REQUIRED WORK: Return verbatim everything from the first line through the line that contains "PARTS.objects.link(GROUP)", and stop there.

STORED RECORDS:
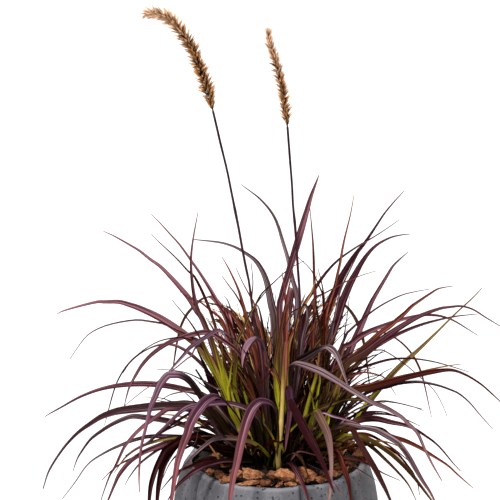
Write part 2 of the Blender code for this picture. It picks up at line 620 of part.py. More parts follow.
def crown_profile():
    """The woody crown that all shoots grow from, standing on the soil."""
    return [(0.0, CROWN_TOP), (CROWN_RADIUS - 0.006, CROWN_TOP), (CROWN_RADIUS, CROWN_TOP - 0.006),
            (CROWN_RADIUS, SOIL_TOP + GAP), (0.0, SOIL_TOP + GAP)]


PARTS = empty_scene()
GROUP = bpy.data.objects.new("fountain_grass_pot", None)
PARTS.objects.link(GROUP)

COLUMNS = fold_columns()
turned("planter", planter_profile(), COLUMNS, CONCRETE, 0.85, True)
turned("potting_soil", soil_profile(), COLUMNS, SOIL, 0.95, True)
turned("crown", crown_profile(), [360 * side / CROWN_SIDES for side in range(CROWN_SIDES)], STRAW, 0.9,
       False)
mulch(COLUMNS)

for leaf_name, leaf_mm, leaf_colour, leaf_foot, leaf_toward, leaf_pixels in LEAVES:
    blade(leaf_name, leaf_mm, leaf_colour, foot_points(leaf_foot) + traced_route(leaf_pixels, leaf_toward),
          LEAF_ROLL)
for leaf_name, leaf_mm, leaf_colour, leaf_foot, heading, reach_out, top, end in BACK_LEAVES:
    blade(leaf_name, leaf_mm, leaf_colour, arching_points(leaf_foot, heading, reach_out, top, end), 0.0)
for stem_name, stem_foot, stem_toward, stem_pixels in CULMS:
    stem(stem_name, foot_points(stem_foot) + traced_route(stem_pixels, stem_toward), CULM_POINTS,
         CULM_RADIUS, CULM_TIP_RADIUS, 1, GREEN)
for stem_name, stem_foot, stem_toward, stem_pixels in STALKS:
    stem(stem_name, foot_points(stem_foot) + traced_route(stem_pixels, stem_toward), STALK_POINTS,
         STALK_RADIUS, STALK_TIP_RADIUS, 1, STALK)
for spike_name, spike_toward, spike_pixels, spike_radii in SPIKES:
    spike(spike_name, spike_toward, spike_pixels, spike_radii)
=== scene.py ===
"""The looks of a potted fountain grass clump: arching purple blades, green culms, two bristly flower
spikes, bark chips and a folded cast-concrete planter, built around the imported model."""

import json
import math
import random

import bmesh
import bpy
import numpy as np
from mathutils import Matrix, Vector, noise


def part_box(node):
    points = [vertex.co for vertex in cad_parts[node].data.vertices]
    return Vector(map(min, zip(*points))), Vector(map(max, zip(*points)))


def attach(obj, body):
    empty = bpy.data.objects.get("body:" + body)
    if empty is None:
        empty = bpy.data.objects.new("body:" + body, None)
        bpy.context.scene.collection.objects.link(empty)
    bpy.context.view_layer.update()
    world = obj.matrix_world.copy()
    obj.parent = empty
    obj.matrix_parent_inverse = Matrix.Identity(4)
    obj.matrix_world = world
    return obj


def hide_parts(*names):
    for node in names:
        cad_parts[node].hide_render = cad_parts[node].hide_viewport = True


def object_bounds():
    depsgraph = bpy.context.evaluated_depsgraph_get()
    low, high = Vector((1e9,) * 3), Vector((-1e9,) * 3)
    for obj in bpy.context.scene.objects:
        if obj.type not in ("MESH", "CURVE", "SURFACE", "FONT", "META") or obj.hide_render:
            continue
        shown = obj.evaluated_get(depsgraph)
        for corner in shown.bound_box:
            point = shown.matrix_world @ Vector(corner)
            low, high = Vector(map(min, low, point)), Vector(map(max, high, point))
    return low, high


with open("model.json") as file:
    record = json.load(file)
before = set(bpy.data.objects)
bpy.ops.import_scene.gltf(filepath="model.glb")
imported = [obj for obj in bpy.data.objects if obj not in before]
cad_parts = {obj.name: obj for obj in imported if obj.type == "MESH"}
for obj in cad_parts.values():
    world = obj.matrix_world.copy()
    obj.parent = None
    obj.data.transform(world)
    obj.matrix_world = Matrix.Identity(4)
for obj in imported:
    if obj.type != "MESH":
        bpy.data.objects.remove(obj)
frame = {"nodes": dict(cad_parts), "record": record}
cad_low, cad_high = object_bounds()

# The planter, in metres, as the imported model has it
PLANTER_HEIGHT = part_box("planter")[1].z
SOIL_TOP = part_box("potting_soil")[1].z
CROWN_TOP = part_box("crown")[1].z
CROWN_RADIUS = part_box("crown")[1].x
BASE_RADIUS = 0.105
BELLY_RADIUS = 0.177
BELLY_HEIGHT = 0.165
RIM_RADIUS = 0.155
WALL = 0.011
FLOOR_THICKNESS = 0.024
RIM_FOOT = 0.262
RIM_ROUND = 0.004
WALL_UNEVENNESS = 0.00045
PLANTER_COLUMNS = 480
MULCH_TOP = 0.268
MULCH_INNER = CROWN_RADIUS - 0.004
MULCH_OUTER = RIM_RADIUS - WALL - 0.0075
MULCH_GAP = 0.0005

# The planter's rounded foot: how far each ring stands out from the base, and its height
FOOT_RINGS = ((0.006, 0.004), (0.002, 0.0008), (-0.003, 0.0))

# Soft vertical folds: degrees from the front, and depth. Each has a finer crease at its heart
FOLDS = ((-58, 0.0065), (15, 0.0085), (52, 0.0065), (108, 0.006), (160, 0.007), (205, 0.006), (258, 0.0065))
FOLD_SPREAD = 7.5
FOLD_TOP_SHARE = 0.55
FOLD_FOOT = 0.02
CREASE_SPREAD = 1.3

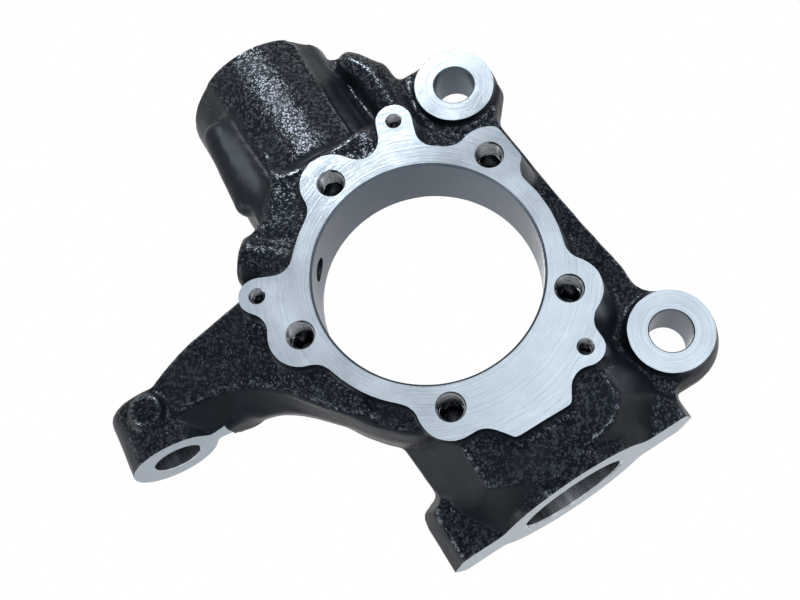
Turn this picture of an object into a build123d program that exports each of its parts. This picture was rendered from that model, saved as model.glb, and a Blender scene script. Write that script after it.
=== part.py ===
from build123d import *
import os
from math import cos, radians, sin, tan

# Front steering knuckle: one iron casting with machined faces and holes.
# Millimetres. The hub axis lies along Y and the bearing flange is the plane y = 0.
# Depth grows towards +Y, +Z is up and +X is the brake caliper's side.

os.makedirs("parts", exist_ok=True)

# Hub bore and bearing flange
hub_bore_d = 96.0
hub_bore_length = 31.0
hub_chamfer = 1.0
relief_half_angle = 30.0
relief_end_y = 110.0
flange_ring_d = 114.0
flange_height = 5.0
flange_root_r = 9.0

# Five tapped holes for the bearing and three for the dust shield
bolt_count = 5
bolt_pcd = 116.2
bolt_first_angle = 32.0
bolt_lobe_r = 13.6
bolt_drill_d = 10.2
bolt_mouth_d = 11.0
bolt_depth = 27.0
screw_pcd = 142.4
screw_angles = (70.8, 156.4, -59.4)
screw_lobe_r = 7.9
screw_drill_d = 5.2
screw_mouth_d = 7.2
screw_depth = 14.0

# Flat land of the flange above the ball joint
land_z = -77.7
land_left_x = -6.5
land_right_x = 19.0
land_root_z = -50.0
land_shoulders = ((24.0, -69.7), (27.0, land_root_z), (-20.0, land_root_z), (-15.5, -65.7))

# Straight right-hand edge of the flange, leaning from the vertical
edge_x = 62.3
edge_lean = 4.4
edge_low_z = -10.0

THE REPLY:
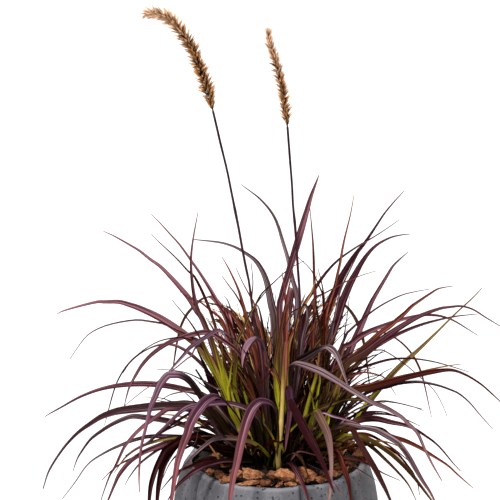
Write part 2 of the Blender code for this picture. It picks up at line 620 of part.py. More parts follow.
def crown_profile():
    """The woody crown that all shoots grow from, standing on the soil."""
    return [(0.0, CROWN_TOP), (CROWN_RADIUS - 0.006, CROWN_TOP), (CROWN_RADIUS, CROWN_TOP - 0.006),
            (CROWN_RADIUS, SOIL_TOP + GAP), (0.0, SOIL_TOP + GAP)]


PARTS = empty_scene()
GROUP = bpy.data.objects.new("fountain_grass_pot", None)
PARTS.objects.link(GROUP)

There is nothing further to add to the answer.